What is needed is an exact copy of the lines from the line containing "Recreate this object" to the line containing "instep_h = 113; // [98:1:125]", both lines included, and nothing else.

RECORDS SUPPLIED »
◆ ◆ ◆ ◆ ◆

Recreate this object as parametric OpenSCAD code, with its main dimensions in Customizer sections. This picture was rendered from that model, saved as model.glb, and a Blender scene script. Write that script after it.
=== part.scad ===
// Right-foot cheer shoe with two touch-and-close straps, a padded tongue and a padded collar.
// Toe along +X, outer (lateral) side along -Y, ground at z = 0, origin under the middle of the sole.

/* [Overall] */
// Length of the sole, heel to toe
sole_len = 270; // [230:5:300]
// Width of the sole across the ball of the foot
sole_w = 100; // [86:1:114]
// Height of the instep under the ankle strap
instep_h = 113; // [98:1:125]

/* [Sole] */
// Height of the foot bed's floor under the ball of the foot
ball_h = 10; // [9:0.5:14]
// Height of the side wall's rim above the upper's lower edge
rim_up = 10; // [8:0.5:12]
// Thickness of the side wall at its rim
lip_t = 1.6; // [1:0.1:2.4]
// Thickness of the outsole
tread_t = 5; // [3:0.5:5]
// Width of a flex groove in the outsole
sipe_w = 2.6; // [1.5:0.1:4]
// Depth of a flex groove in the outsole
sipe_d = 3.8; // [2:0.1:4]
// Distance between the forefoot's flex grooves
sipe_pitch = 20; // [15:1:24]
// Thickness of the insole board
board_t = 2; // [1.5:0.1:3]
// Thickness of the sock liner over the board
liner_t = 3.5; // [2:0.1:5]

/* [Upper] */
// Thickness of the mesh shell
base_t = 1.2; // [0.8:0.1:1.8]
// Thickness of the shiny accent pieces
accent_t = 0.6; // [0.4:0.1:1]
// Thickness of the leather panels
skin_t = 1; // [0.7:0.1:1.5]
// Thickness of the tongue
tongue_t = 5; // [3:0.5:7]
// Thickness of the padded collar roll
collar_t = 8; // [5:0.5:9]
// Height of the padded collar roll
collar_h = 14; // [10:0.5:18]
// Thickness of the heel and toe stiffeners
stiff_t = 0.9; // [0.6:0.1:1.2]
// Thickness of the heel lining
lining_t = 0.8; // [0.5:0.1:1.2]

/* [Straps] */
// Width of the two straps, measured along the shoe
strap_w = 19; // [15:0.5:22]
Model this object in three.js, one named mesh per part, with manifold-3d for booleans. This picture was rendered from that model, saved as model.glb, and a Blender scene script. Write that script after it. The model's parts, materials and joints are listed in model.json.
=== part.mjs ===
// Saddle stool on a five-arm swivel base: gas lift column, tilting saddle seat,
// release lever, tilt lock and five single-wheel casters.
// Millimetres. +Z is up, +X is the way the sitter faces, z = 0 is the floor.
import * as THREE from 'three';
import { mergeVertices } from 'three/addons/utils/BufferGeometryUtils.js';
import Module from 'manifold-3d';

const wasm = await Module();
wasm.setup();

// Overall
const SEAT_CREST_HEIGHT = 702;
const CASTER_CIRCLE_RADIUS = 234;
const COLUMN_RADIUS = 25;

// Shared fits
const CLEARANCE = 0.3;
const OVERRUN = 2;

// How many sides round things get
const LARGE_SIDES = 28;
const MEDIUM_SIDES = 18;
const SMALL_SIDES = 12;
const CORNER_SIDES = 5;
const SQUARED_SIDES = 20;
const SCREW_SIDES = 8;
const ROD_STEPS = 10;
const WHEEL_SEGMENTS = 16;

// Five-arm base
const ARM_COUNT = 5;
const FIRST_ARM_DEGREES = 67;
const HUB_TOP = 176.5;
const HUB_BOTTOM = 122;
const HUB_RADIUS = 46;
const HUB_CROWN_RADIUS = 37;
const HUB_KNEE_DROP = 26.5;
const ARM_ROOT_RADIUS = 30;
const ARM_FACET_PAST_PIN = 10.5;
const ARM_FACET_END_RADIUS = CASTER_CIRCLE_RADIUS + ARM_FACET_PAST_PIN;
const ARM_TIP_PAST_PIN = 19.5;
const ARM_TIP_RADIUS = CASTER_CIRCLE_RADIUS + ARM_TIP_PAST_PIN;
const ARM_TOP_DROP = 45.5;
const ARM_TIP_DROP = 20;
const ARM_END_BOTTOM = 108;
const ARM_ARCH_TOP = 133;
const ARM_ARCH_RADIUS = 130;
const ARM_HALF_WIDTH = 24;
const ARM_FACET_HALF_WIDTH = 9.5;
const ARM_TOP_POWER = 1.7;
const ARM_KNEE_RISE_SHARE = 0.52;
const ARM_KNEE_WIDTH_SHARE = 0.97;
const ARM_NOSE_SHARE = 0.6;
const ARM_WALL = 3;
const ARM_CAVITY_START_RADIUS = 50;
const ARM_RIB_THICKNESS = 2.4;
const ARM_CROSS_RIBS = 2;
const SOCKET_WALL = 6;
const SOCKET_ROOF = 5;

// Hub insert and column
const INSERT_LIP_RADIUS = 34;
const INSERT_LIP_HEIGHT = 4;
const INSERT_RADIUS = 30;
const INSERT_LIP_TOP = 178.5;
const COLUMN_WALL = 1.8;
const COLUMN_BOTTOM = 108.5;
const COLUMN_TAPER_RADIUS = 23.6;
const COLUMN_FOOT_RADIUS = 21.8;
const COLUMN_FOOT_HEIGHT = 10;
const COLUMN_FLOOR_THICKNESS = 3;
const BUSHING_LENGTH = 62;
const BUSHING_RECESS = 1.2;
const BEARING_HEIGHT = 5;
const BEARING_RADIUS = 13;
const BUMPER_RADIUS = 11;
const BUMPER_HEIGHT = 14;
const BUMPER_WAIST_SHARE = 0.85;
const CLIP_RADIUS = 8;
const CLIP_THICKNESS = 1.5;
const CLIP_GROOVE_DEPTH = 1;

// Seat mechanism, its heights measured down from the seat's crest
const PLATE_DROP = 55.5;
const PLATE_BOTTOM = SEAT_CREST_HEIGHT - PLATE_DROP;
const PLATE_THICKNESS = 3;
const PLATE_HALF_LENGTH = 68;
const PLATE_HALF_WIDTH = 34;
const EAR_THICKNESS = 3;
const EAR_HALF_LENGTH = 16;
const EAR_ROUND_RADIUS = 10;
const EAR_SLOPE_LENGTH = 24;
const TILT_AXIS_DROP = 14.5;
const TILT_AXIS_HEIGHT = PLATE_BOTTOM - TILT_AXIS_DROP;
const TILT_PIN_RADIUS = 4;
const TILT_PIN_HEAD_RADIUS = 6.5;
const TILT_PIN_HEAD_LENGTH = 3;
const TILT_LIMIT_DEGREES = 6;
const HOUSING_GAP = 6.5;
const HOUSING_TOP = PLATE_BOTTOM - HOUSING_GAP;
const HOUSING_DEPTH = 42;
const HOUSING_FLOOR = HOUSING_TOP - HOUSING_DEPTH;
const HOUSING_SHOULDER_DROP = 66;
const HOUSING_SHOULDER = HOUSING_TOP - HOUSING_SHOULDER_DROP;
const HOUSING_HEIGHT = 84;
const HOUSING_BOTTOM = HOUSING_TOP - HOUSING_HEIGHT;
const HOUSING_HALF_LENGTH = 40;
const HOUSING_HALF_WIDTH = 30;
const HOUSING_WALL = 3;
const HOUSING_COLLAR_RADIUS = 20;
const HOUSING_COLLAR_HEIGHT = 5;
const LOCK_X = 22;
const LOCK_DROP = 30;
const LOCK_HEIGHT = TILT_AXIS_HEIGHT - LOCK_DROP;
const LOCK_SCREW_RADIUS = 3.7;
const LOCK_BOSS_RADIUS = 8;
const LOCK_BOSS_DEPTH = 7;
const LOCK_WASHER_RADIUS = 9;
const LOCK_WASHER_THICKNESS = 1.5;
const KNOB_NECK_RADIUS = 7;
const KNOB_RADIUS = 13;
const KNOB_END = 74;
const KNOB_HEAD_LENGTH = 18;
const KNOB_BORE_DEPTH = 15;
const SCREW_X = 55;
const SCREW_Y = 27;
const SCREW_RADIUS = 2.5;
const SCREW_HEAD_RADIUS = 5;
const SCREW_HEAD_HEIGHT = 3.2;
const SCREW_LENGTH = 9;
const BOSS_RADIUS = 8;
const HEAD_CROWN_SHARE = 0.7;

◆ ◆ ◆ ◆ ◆

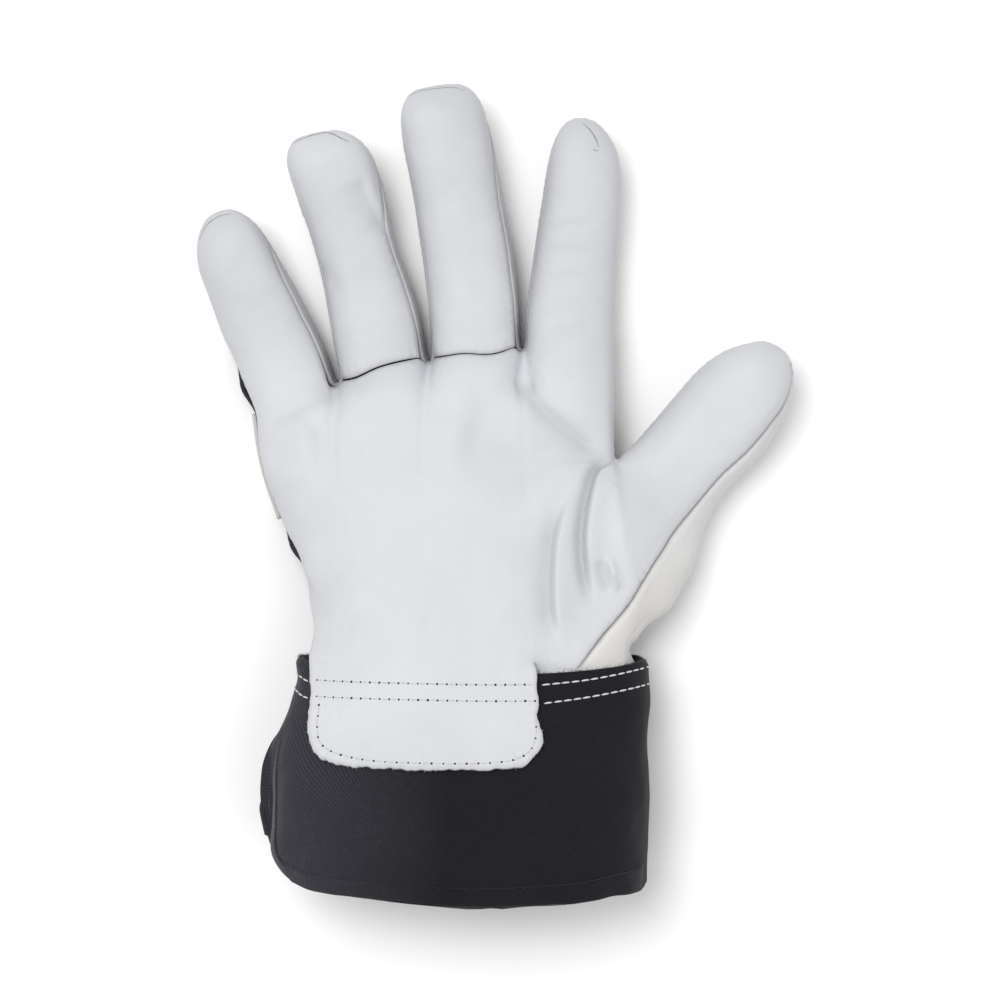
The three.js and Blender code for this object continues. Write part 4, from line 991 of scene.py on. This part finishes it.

◆ ◆ ◆ ◆ ◆

TASK SOLUTION »
Recreate this object as parametric OpenSCAD code, with its main dimensions in Customizer sections. This picture was rendered from that model, saved as model.glb, and a Blender scene script. Write that script after it.
=== part.scad ===
// Right-foot cheer shoe with two touch-and-close straps, a padded tongue and a padded collar.
// Toe along +X, outer (lateral) side along -Y, ground at z = 0, origin under the middle of the sole.

/* [Overall] */
// Length of the sole, heel to toe
sole_len = 270; // [230:5:300]
// Width of the sole across the ball of the foot
sole_w = 100; // [86:1:114]
// Height of the instep under the ankle strap
instep_h = 113; // [98:1:125]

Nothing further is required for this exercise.